Metal salt-derived In-Ga-Zn-O semiconductors incorporating formamide as a novel co-solvent for producing solution-processed, electrohydrodynamic-jet printed, high performance oxide transistors

We report the previously unrecognized co-solvent, formamide (FA), which can comprehensively improve both the device performance and bias stability of metal salt-derived, solution-processed In-Ga-Zn-O (IGZO) TFTs. By incorporating FA in IGZO precursor solutions, the chemical structures are tailored adequately for reducing the content of hydroxide and encouraging the oxygen vacancy formation, which has not been fulfilled in conventional chemical/physical approaches.
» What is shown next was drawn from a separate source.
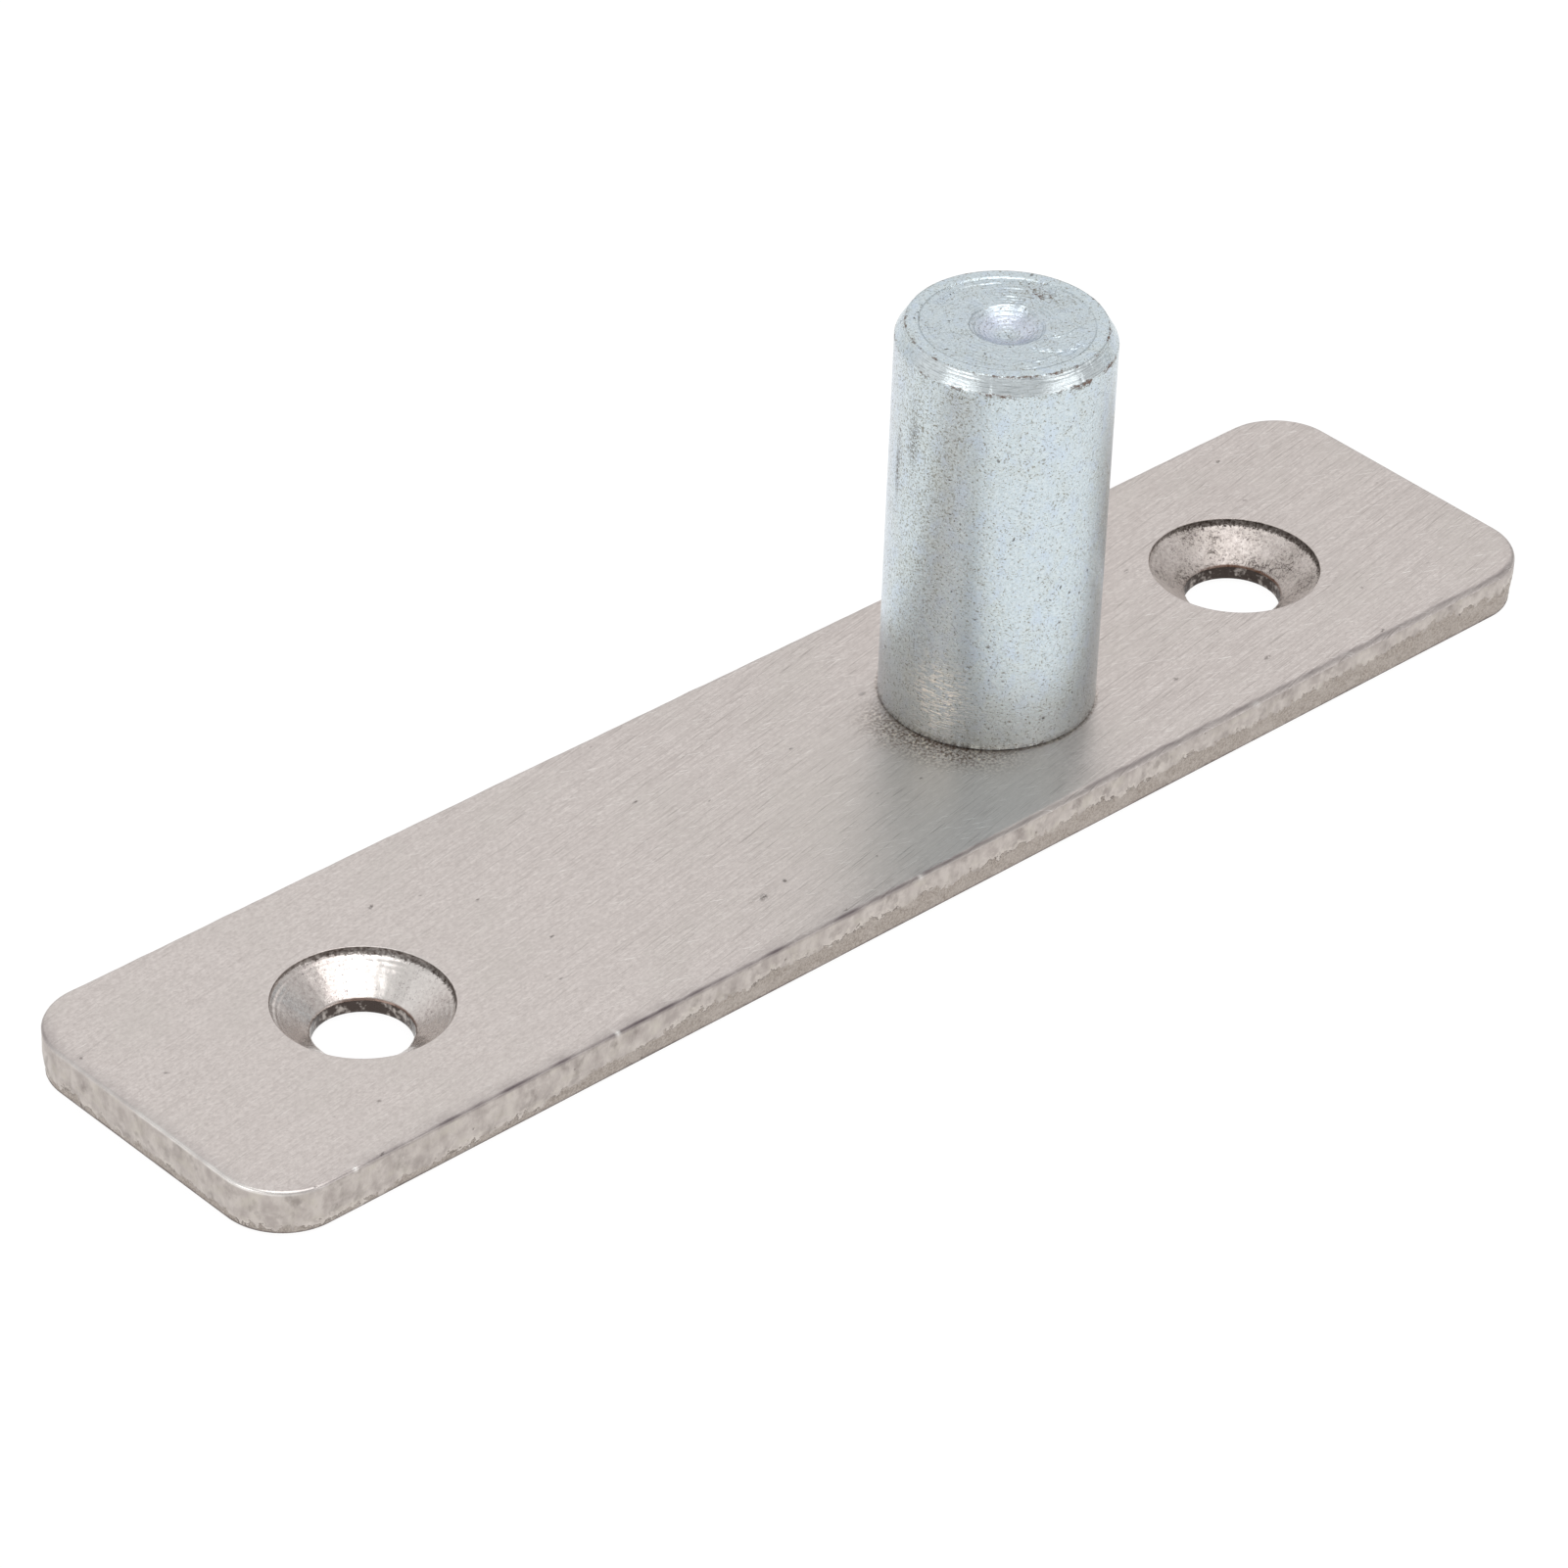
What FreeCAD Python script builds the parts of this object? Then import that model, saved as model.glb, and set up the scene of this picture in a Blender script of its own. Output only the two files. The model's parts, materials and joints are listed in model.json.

Owing to such distinct chemical structural evolution, the field-effect mobility is enhanced dramatically by a factor of 4.3 (from 2.4 to 10.4 cm² V ^-1 s^-1), and the threshold voltage shift during a positive-bias stress test is suppressed effectively by a factor of 2.3 (from 9.3 to 4.1 V) for unpassivated devices. The addition of formamide to IGZO precursor solutions also facilitates electrohydrodynamic-jet (e-jet) printability, with which the directly printed device with a channel width of ∼30 μm is demonstrated successfully. In addition, a high performance, solution-processed IGZO transistor with a mobility of 50 cm² V^-1 s ^-1 is suggested through coupling a FA-added IGZO oxide semiconductor with a solution-processed zirconium aluminum oxide ((Zr,Al)₂O _x) gate dielectric.